My lack of humility suckered me into a dialog that I should have stayed out of. The people who made the comments don’t write reviews on Steepster. They just appeared out of the blue.
I’m learning about Pu-erh because of you wonderfully kind Steepster people.
One thing I swear I never want to be is a TEA SNOB! I’d rather stay right here and review tea than gain the respect of those who despise Steepsterites!
The Pu-erh for this morning:
The aroma of the wet leaves for every pour was mild shoe leather.
On all but the first steep the liquor was dark red-brown and clear.
1. After a 30 second rinse, the liquor was light brown. It was tight, compact bark waiting to open. The flavor was light cedar, a little rough and furry with a slight pepper on the tip of my tongue.
2. The flavor was much smoother but with an almost bitter chicory cedar taste. The other comparison was the thick bitter taste of dark rye bread. There was little saltiness or sweetness but lots of juice.
3. This steep produced a softer, milder cedar flavor and thickness. There was an alfalfa sprout scent and sweetness with the taste of water crackers. The earlier bitter edge was gone but the chicory was still there in a palatable mild form with a rich mouth-feel.
4. Up front there was pepper and juiciness.

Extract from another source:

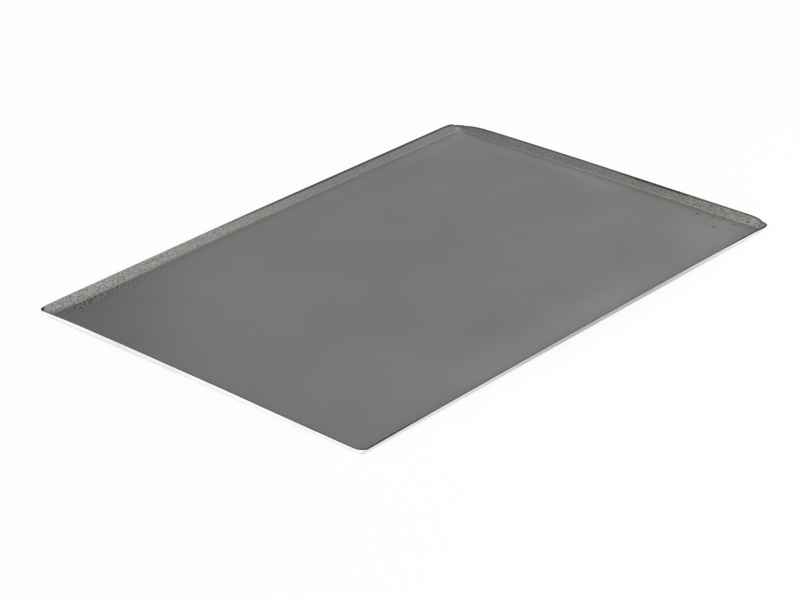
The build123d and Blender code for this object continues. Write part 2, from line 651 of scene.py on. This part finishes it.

The flavor was similar to steeping #3 and smooth.
I thought about this Pu-erh, and even though this has been rated as ready to drink…it seems to me that it still hasn’t developed full depth. Maybe this is where it will remain though. If it were a wine I would liken it to a mild Merlot (and Merlot is NOT a dirty word, it just was overproduced in horrid amounts by every closet winemaker on earth!).
So much of what I love about Pu-erh comes from my Winery background and from living in Morgan Hill where we grew mushrooms, and were surrounded by farms and wineries. Living next to Gilroy, Salinas, Watsonville and Monterey with all the fruit, vegetables, mountains and Sea gave me a sense of what I look for in Pu-erh.
I may be wrong some of the time, or maybe all of the time but I’m certainly enjoying myself!
I have found what I really love to drink and I think the love shows.